_Set exercise_. Going from the top of the data below, give again each line through the one containing "import * as THREE from 'three';", both ends kept.
★ ★ ★ ★ ★
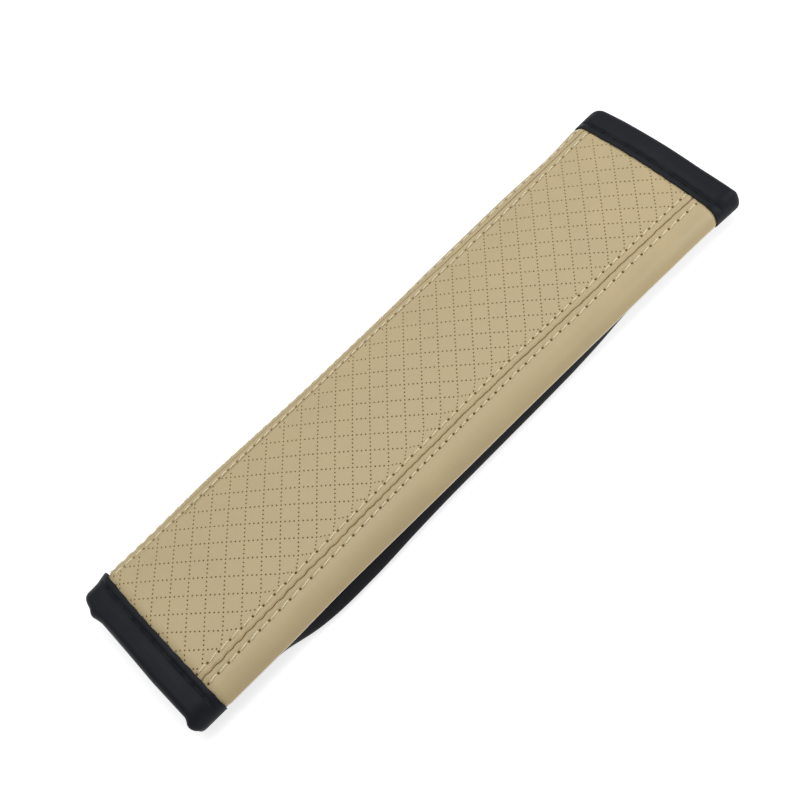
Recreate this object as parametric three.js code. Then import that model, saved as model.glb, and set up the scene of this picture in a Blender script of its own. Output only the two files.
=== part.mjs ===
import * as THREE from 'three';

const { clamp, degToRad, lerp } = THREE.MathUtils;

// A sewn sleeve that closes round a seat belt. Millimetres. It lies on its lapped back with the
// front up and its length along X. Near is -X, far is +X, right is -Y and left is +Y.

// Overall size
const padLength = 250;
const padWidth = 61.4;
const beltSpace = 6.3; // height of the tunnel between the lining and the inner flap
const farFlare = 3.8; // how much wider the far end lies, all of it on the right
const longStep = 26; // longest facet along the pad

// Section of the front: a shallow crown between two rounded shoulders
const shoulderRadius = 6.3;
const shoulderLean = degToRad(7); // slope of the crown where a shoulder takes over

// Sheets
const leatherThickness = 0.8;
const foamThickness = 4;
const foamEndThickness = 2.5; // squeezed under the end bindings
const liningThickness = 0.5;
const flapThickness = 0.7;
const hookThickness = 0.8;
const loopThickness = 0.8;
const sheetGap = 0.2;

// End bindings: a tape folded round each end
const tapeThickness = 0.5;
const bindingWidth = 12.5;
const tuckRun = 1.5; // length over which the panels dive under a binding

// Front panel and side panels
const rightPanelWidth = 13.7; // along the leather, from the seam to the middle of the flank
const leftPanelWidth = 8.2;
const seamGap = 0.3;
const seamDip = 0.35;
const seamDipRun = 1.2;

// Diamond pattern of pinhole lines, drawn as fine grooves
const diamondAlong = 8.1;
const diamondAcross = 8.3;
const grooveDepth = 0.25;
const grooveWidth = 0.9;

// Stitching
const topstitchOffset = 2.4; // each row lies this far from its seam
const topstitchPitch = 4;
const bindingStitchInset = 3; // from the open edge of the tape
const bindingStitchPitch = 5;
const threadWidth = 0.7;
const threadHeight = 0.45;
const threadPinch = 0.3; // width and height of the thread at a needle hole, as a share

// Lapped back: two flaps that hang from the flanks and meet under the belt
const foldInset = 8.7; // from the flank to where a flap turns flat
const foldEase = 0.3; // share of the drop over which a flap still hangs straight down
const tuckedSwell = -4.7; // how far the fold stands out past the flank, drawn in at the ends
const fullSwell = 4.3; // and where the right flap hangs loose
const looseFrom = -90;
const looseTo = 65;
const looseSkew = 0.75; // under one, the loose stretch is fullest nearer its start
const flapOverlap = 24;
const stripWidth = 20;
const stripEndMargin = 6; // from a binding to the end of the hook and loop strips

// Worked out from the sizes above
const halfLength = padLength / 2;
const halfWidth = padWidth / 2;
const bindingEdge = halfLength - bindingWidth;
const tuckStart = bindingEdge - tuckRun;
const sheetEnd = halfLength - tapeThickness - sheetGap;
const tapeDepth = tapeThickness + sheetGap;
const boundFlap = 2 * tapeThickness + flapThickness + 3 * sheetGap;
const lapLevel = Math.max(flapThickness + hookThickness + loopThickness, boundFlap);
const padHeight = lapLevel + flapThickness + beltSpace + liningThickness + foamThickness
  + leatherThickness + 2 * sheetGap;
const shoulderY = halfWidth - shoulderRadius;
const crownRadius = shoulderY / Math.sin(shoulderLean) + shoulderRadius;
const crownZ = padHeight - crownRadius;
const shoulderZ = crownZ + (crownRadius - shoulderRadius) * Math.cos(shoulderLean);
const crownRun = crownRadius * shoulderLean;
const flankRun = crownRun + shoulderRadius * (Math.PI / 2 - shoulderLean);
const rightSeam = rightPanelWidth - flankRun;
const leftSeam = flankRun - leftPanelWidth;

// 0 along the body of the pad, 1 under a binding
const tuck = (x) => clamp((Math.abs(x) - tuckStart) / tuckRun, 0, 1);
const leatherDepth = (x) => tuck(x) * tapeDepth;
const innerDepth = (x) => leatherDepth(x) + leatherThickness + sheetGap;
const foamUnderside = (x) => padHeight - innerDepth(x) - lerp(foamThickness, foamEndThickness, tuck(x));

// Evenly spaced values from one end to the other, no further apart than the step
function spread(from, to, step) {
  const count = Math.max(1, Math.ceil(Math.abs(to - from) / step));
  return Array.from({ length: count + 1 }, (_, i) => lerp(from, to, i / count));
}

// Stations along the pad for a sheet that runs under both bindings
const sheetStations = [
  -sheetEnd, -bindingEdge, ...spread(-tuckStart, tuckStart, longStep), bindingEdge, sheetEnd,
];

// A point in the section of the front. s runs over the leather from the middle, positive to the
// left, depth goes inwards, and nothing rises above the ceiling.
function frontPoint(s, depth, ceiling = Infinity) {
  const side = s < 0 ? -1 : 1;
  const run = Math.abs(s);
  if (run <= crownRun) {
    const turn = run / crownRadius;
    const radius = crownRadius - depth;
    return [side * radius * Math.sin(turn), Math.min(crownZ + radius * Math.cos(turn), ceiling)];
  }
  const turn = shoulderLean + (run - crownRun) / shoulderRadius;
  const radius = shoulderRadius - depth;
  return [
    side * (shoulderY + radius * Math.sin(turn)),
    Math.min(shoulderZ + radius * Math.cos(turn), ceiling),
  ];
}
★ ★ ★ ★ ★
_Output below_.
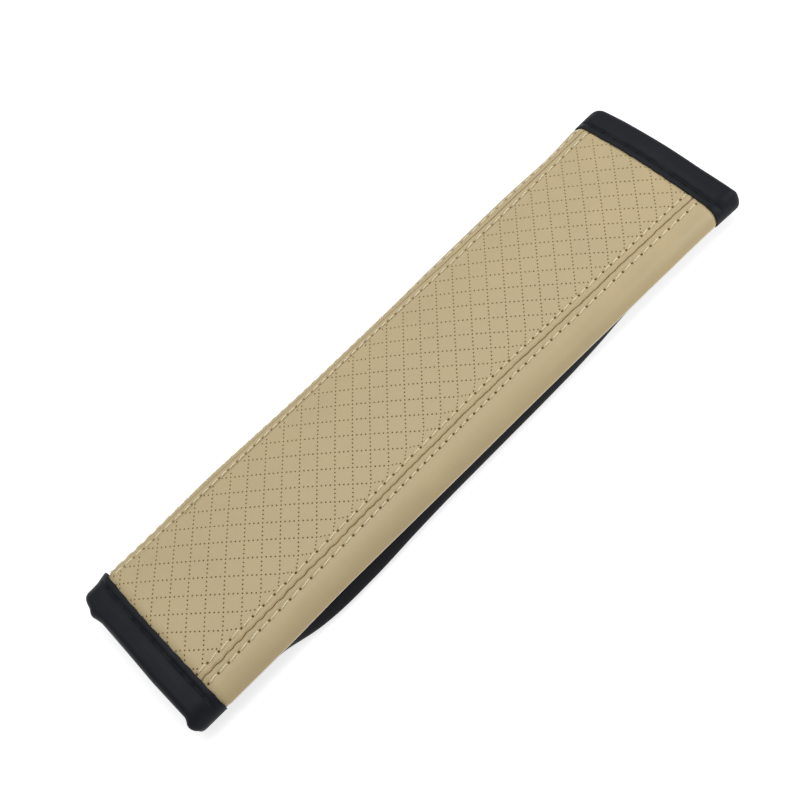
Recreate this object as parametric three.js code. Then import that model, saved as model.glb, and set up the scene of this picture in a Blender script of its own. Output only the two files.
=== part.mjs ===
import * as THREE from 'three';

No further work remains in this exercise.